▸ **Written problem**: Output the material beneath exactly, leaving nothing out.

==================================================

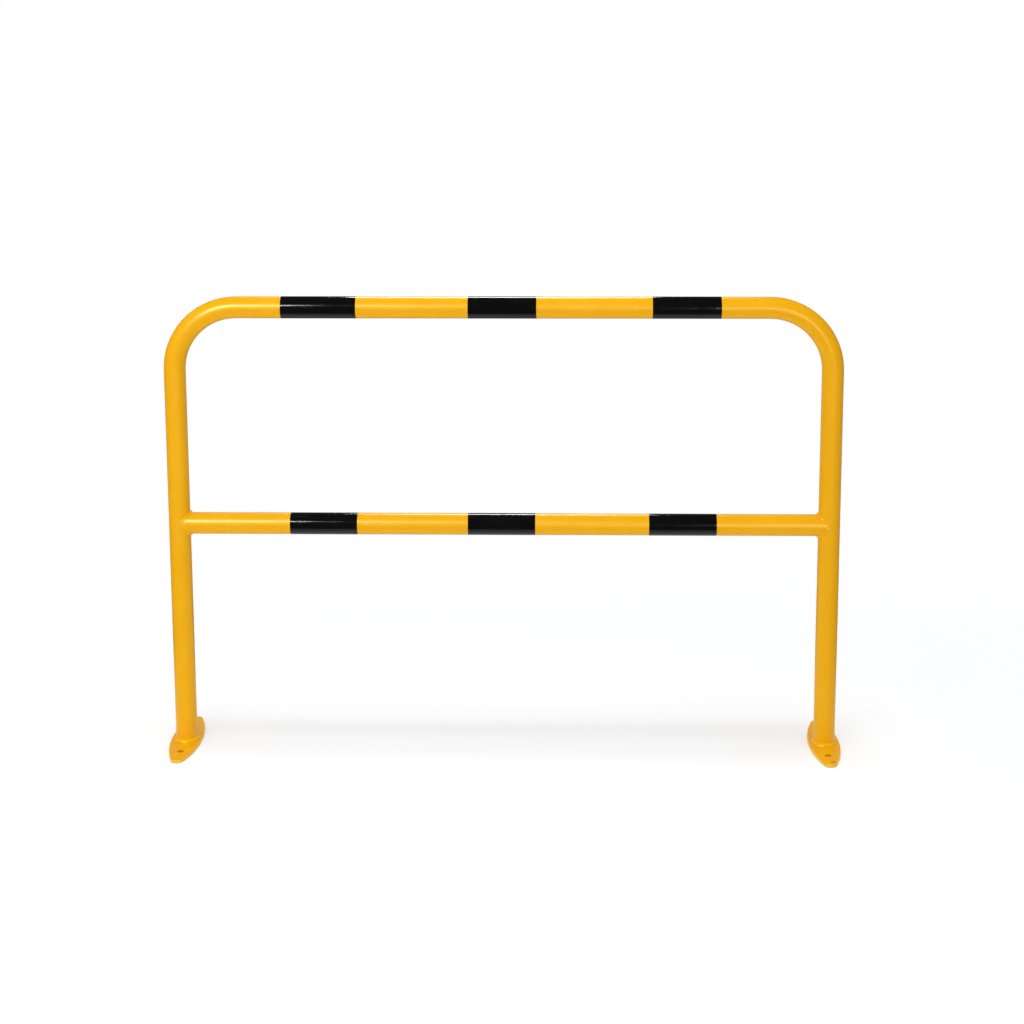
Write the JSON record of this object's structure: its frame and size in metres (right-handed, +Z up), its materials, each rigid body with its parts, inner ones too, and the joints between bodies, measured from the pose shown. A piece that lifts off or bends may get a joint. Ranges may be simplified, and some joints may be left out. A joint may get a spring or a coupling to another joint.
{
  "type": "hoop barrier",
  "caption": "Floor-mounted hoop barrier: bent steel tube with a welded cross rail, oval base plates and black hazard bands on yellow powder coat.",
  "frame": {"origin": "on the floor, midway between the legs, under the middle of the hoop's tube", "axes": "+X along the barrier, from the left leg to the right leg as the picture shows it; +Y from the front to the back; +Z up"},
  "size_m": [1.5218, 0.27, 1.0303],
  "materials": {
    "yellow_coat": "golden yellow powder coat with a fine orange peel, semi-gloss",
    "black_film": "black self-adhesive vinyl film, satin to glossy"
  },
  "bodies": {
    "root": {"hoop_tube": "yellow_coat", "cross_rail": "yellow_coat", "base_plate_left": "yellow_coat", "base_plate_right": "yellow_coat", "base_weld_left": "yellow_coat", "base_weld_right": "yellow_coat", "rail_weld_left": "yellow_coat", "rail_weld_right": "yellow_coat", "top_band_left": "black_film", "top_band_middle": "black_film", "top_band_right": "black_film", "rail_band_left": "black_film", "rail_band_middle": "black_film", "rail_band_right": "black_film"}
  },
  "joints": []
}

==================================================

▸ **Response**:
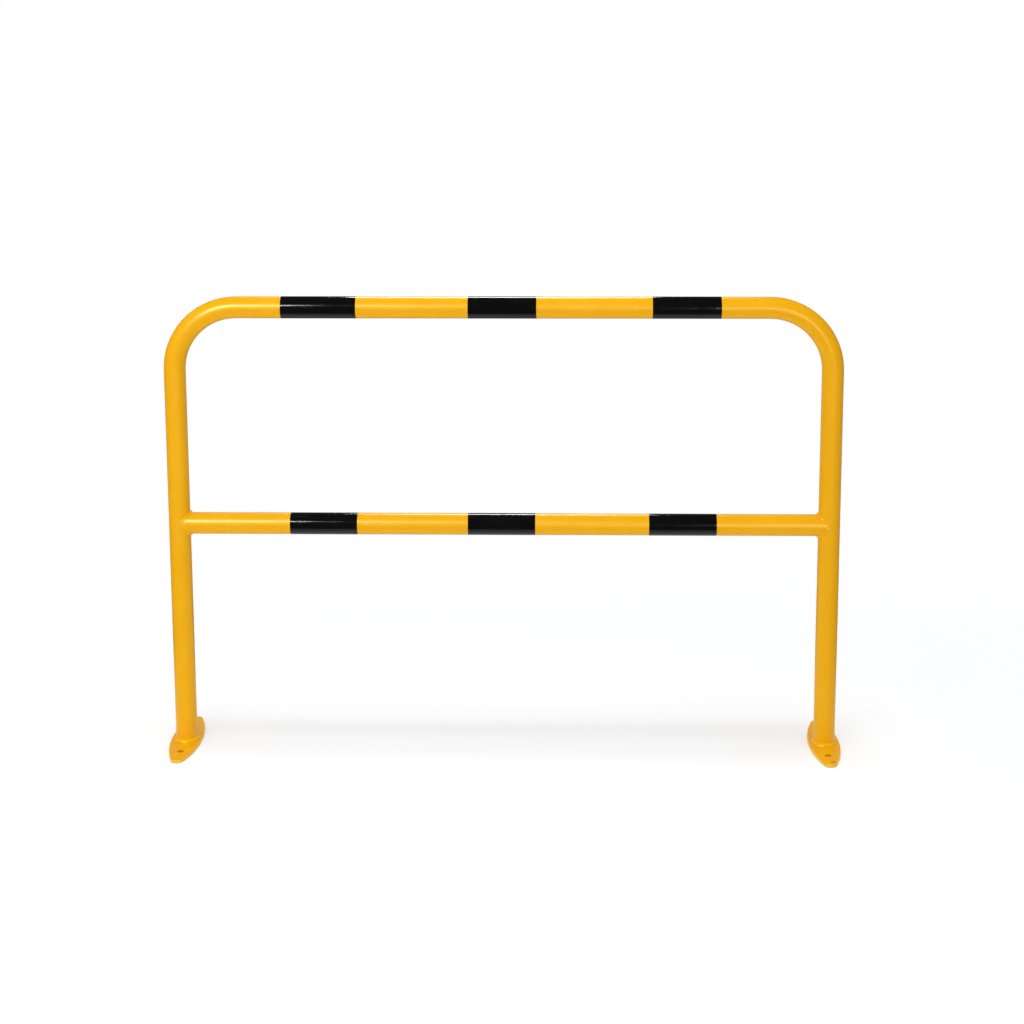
Write the JSON record of this object's structure: its frame and size in metres (right-handed, +Z up), its materials, each rigid body with its parts, inner ones too, and the joints between bodies, measured from the pose shown. A piece that lifts off or bends may get a joint. Ranges may be simplified, and some joints may be left out. A joint may get a spring or a coupling to another joint.
{
  "type": "hoop barrier",
  "caption": "Floor-mounted hoop barrier: bent steel tube with a welded cross rail, oval base plates and black hazard bands on yellow powder coat.",
  "frame": {"origin": "on the floor, midway between the legs, under the middle of the hoop's tube", "axes": "+X along the barrier, from the left leg to the right leg as the picture shows it; +Y from the front to the back; +Z up"},
  "size_m": [1.5218, 0.27, 1.0303],
  "materials": {
    "yellow_coat": "golden yellow powder coat with a fine orange peel, semi-gloss",
    "black_film": "black self-adhesive vinyl film, satin to glossy"
  },
  "bodies": {
    "root": {"hoop_tube": "yellow_coat", "cross_rail": "yellow_coat", "base_plate_left": "yellow_coat", "base_plate_right": "yellow_coat", "base_weld_left": "yellow_coat", "base_weld_right": "yellow_coat", "rail_weld_left": "yellow_coat", "rail_weld_right": "yellow_coat", "top_band_left": "black_film", "top_band_middle": "black_film", "top_band_right": "black_film", "rail_band_left": "black_film", "rail_band_middle": "black_film", "rail_band_right": "black_film"}
  },
  "joints": []
}